#### Material provided:
-- Start --
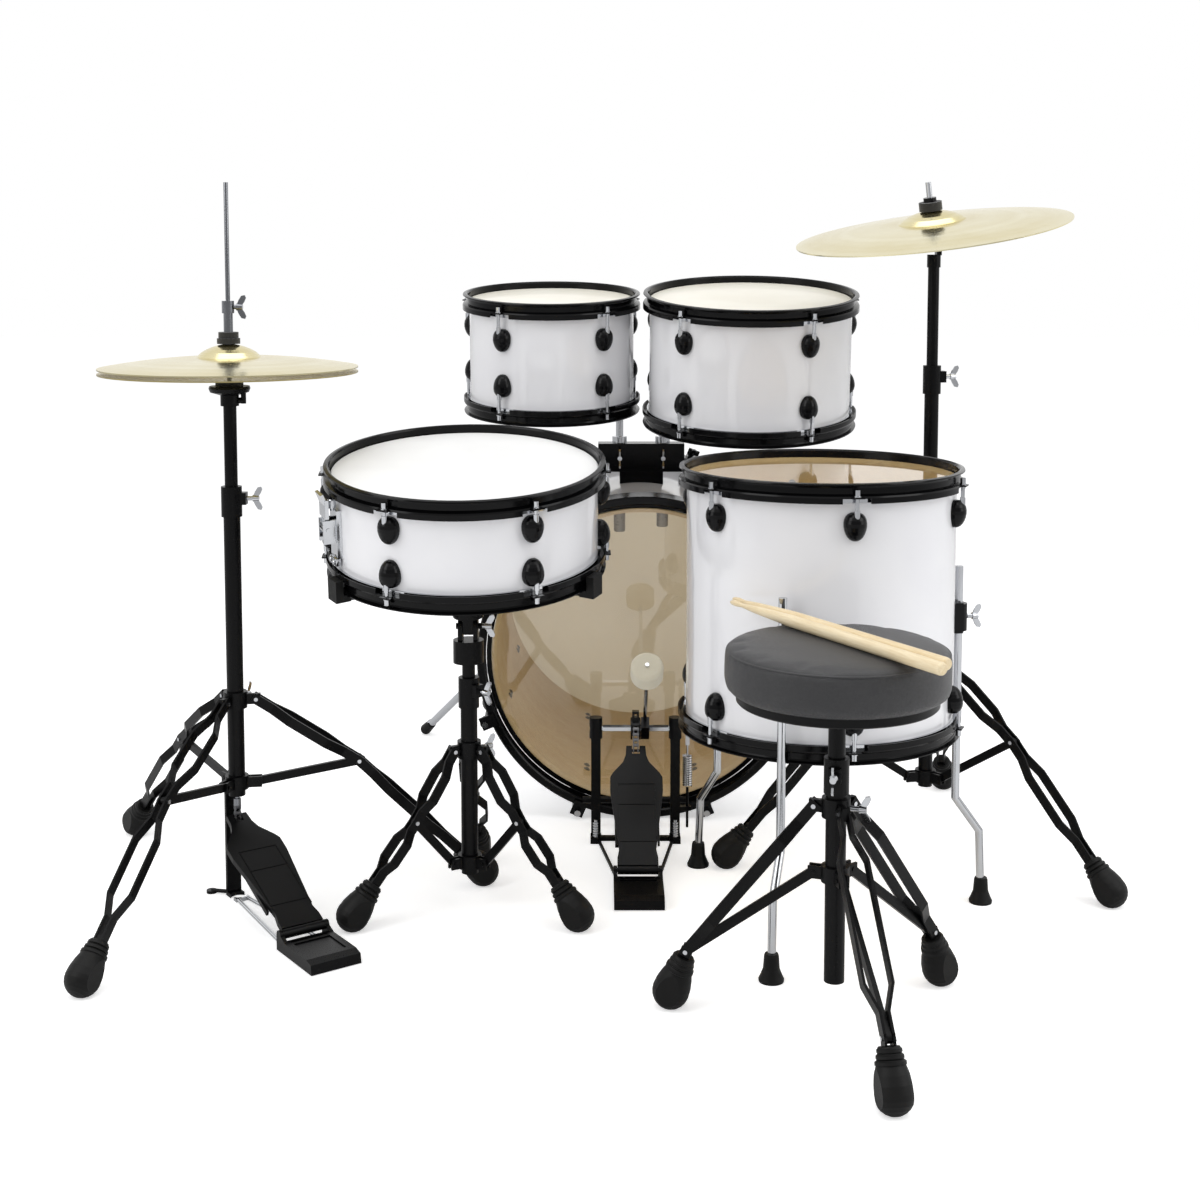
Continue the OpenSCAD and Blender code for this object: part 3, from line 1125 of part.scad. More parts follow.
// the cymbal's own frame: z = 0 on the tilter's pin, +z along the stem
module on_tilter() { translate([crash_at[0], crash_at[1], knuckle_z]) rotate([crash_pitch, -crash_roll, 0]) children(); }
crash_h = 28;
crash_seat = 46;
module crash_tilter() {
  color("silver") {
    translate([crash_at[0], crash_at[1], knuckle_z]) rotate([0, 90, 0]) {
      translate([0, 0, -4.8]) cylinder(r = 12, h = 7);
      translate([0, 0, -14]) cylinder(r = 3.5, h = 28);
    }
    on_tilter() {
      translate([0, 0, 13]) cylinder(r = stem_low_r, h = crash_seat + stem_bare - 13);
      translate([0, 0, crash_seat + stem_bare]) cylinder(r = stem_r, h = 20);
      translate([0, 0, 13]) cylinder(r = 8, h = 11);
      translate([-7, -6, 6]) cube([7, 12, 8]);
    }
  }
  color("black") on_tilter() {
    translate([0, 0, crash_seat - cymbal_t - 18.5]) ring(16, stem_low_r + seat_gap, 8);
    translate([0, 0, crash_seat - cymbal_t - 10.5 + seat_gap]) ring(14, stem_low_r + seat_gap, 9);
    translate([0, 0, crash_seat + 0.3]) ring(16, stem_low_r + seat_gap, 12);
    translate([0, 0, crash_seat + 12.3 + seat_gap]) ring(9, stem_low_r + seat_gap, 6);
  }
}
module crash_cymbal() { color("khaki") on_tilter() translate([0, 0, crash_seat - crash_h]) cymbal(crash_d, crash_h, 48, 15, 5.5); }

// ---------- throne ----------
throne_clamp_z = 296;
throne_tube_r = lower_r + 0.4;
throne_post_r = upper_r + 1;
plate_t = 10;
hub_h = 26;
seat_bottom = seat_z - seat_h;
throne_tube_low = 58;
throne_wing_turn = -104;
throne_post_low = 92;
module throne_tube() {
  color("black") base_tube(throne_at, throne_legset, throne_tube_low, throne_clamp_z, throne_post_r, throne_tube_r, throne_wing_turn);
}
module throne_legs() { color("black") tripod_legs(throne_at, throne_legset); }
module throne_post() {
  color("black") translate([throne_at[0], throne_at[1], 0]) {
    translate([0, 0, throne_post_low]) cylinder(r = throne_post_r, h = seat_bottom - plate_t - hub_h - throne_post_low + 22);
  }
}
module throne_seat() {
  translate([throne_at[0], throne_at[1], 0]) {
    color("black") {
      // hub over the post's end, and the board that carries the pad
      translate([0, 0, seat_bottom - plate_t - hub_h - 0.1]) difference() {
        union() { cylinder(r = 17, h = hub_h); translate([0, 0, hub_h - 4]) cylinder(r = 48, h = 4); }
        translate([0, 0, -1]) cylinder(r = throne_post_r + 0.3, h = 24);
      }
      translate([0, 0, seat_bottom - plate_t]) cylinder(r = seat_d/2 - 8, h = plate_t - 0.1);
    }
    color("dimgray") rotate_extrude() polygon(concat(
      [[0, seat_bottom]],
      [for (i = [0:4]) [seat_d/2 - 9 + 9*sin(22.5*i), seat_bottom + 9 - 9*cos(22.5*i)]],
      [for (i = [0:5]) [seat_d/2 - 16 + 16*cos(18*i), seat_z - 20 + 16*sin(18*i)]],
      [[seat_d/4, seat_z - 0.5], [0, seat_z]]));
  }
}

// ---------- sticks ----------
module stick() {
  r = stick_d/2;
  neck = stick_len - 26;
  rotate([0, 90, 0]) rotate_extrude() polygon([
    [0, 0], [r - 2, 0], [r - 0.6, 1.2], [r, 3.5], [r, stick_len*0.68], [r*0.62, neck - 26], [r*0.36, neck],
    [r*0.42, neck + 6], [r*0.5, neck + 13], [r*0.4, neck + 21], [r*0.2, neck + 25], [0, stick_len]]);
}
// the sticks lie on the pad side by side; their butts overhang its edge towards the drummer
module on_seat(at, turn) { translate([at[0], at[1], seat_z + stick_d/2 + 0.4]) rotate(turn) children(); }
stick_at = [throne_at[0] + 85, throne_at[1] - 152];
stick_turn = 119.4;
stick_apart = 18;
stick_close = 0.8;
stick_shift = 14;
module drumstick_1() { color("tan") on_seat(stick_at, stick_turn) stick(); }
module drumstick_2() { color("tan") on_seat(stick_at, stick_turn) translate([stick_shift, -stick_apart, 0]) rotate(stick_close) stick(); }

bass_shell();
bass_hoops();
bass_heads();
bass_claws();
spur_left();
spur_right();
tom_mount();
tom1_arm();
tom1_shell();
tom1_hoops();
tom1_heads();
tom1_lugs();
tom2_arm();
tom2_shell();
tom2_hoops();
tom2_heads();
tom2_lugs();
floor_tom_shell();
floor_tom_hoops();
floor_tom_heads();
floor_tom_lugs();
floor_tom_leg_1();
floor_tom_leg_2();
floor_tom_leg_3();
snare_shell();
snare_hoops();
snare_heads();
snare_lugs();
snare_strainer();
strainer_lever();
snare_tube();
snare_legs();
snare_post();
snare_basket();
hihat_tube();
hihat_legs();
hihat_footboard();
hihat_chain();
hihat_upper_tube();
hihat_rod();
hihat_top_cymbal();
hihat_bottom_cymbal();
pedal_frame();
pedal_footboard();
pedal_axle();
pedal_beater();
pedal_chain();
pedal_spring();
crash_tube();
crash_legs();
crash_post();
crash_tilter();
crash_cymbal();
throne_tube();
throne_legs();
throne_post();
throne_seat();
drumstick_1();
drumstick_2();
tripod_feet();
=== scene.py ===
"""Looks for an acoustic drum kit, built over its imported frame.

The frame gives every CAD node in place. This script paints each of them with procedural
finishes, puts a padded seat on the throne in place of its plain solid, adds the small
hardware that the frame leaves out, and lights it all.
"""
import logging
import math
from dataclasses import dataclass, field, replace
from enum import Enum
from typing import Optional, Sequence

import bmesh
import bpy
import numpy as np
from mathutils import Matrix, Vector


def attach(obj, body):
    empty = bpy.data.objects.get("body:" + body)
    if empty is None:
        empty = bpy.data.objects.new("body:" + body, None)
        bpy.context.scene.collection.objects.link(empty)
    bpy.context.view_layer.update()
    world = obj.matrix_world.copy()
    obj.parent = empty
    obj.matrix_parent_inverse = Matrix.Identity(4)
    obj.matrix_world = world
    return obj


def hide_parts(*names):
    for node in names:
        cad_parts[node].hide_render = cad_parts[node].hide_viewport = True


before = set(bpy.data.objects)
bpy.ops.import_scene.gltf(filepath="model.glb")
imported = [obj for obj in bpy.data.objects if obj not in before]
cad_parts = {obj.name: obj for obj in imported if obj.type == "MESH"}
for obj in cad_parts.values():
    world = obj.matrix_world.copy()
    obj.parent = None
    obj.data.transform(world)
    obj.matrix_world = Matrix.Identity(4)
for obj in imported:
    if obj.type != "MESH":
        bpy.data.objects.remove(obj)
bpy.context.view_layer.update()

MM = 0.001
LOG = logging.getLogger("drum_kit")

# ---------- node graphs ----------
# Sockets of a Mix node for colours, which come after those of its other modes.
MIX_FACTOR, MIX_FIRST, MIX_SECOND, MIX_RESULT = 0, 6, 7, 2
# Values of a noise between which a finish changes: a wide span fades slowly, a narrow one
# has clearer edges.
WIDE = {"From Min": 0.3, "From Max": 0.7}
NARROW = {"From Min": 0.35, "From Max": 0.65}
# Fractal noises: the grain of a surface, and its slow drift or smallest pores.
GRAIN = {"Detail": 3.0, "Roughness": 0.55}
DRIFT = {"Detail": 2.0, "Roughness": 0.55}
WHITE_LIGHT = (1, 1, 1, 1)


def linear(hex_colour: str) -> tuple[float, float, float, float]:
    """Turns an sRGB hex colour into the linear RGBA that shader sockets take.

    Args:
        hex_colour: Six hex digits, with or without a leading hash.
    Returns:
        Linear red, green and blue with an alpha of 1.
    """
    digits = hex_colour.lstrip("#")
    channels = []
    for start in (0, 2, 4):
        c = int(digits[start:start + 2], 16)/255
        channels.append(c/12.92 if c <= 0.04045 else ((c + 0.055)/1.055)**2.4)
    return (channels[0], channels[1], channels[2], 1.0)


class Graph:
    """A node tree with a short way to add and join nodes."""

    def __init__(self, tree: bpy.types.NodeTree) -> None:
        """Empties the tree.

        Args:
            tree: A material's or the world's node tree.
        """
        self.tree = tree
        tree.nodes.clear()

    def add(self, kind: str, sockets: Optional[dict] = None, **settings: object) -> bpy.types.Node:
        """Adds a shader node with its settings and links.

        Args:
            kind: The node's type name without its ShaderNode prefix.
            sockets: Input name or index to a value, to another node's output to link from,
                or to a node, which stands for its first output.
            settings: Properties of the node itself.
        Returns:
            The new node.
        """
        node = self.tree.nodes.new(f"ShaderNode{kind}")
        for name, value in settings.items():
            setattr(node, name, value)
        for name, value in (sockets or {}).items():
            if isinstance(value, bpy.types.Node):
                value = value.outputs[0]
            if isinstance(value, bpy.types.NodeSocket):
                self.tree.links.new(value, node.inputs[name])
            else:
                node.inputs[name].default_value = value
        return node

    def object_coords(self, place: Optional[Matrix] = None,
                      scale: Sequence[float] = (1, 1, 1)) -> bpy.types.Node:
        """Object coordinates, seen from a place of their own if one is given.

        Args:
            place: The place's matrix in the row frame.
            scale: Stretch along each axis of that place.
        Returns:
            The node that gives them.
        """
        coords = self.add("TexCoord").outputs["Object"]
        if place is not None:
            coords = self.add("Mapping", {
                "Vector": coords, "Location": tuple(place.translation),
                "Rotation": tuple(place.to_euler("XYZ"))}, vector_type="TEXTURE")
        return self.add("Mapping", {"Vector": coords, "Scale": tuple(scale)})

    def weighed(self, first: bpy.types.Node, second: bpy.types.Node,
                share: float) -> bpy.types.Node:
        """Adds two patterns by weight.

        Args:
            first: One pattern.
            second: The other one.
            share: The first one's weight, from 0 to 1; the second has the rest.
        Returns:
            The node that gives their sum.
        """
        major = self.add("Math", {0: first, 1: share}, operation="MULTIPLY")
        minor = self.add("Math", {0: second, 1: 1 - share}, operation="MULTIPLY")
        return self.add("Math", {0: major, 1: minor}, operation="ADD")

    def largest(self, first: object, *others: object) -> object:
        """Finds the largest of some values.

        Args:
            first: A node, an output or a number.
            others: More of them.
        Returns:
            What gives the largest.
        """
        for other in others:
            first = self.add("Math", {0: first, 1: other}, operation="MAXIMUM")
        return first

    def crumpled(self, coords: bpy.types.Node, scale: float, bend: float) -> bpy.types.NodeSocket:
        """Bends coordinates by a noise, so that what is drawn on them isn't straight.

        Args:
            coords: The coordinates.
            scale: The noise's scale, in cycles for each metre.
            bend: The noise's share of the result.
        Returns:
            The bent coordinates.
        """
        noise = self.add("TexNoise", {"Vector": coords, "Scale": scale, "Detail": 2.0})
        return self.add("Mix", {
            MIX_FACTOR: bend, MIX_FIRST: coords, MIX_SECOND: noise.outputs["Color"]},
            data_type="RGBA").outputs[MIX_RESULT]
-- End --
-- Start --
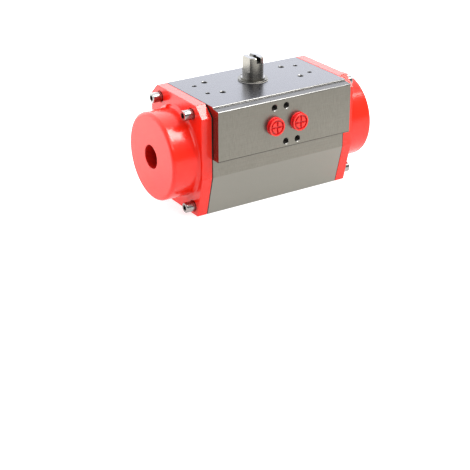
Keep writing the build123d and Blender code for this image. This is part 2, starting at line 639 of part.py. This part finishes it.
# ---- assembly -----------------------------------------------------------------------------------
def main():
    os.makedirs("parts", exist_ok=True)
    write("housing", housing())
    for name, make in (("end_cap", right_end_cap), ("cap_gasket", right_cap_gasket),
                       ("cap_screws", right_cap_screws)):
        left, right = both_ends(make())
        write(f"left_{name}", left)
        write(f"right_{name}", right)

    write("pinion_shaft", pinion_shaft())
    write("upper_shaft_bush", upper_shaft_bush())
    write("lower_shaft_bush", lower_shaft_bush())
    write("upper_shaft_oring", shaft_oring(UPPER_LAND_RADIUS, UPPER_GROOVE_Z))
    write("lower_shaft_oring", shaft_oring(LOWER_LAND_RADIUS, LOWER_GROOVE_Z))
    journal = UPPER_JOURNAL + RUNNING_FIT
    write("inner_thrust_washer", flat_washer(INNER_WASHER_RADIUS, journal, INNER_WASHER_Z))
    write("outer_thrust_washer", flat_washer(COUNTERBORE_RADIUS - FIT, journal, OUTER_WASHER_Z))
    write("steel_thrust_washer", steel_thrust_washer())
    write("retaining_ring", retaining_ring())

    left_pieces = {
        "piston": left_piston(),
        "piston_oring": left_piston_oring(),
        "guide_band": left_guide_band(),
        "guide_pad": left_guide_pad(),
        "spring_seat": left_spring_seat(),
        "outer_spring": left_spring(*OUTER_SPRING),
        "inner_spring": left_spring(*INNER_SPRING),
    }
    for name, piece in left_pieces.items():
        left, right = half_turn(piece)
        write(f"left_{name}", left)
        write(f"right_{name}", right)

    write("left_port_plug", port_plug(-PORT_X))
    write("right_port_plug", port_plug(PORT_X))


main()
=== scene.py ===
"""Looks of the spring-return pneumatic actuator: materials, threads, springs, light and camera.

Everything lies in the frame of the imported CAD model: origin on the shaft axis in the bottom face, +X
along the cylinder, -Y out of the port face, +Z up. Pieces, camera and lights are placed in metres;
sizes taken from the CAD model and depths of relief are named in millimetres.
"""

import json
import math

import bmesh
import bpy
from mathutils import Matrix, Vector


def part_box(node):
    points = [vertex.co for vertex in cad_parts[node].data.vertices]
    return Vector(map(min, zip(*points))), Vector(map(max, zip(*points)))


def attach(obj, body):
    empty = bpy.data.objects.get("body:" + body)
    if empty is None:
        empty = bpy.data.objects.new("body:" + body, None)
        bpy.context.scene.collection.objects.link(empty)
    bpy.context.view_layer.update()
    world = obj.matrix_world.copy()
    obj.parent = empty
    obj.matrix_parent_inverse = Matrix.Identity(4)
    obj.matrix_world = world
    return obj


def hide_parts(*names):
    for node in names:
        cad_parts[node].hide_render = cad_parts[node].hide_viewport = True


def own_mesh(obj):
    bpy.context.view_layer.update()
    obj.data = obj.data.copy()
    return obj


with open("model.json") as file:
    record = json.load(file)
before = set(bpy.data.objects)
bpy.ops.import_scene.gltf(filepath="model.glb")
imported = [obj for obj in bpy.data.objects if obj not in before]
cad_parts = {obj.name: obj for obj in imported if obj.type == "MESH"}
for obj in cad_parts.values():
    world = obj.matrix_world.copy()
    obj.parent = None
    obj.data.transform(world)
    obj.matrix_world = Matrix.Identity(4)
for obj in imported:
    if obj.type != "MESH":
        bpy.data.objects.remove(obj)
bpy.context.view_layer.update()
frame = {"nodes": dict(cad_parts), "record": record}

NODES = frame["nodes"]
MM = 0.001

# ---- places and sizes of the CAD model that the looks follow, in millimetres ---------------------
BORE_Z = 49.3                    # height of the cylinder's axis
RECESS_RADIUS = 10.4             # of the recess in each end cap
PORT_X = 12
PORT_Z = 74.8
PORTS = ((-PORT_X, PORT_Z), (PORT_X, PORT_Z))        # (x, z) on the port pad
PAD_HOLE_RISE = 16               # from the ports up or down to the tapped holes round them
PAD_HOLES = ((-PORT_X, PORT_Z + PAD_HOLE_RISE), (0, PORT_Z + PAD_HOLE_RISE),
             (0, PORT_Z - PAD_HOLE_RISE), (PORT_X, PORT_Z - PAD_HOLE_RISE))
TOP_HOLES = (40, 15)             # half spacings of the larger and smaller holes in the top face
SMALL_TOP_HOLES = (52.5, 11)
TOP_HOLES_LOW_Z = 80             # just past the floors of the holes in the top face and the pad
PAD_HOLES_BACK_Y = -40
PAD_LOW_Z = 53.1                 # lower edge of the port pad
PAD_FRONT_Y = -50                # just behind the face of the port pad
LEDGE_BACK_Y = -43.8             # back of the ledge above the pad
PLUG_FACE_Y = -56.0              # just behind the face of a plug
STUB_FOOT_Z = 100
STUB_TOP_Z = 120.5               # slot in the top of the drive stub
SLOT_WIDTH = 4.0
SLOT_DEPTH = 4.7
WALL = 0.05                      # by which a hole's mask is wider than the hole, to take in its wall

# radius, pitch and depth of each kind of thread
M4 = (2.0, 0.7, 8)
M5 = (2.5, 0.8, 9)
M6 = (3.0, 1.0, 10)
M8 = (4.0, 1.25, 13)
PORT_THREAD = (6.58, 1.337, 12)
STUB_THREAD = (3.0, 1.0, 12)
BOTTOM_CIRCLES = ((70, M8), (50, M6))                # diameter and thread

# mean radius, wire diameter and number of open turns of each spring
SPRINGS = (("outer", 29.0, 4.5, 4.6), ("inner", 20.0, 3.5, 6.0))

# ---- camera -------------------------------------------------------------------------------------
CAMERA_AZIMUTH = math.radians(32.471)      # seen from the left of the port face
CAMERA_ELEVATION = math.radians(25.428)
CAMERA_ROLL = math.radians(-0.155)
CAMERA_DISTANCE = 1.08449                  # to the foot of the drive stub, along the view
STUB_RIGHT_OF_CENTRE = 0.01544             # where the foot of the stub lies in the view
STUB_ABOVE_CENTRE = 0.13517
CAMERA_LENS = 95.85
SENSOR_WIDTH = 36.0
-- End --
#### Goal:
From the line with "Continue the OpenSCAD" through the line with "crash_seat - crash_h])", set down every line exactly and nothing besides.

#### Output below:
Continue the OpenSCAD and Blender code for this object: part 3, from line 1125 of part.scad. More parts follow.
// the cymbal's own frame: z = 0 on the tilter's pin, +z along the stem
module on_tilter() { translate([crash_at[0], crash_at[1], knuckle_z]) rotate([crash_pitch, -crash_roll, 0]) children(); }
crash_h = 28;
crash_seat = 46;
module crash_tilter() {
  color("silver") {
    translate([crash_at[0], crash_at[1], knuckle_z]) rotate([0, 90, 0]) {
      translate([0, 0, -4.8]) cylinder(r = 12, h = 7);
      translate([0, 0, -14]) cylinder(r = 3.5, h = 28);
    }
    on_tilter() {
      translate([0, 0, 13]) cylinder(r = stem_low_r, h = crash_seat + stem_bare - 13);
      translate([0, 0, crash_seat + stem_bare]) cylinder(r = stem_r, h = 20);
      translate([0, 0, 13]) cylinder(r = 8, h = 11);
      translate([-7, -6, 6]) cube([7, 12, 8]);
    }
  }
  color("black") on_tilter() {
    translate([0, 0, crash_seat - cymbal_t - 18.5]) ring(16, stem_low_r + seat_gap, 8);
    translate([0, 0, crash_seat - cymbal_t - 10.5 + seat_gap]) ring(14, stem_low_r + seat_gap, 9);
    translate([0, 0, crash_seat + 0.3]) ring(16, stem_low_r + seat_gap, 12);
    translate([0, 0, crash_seat + 12.3 + seat_gap]) ring(9, stem_low_r + seat_gap, 6);
  }
}
module crash_cymbal() { color("khaki") on_tilter() translate([0, 0, crash_seat - crash_h]) cymbal(crash_d, crash_h, 48, 15, 5.5); }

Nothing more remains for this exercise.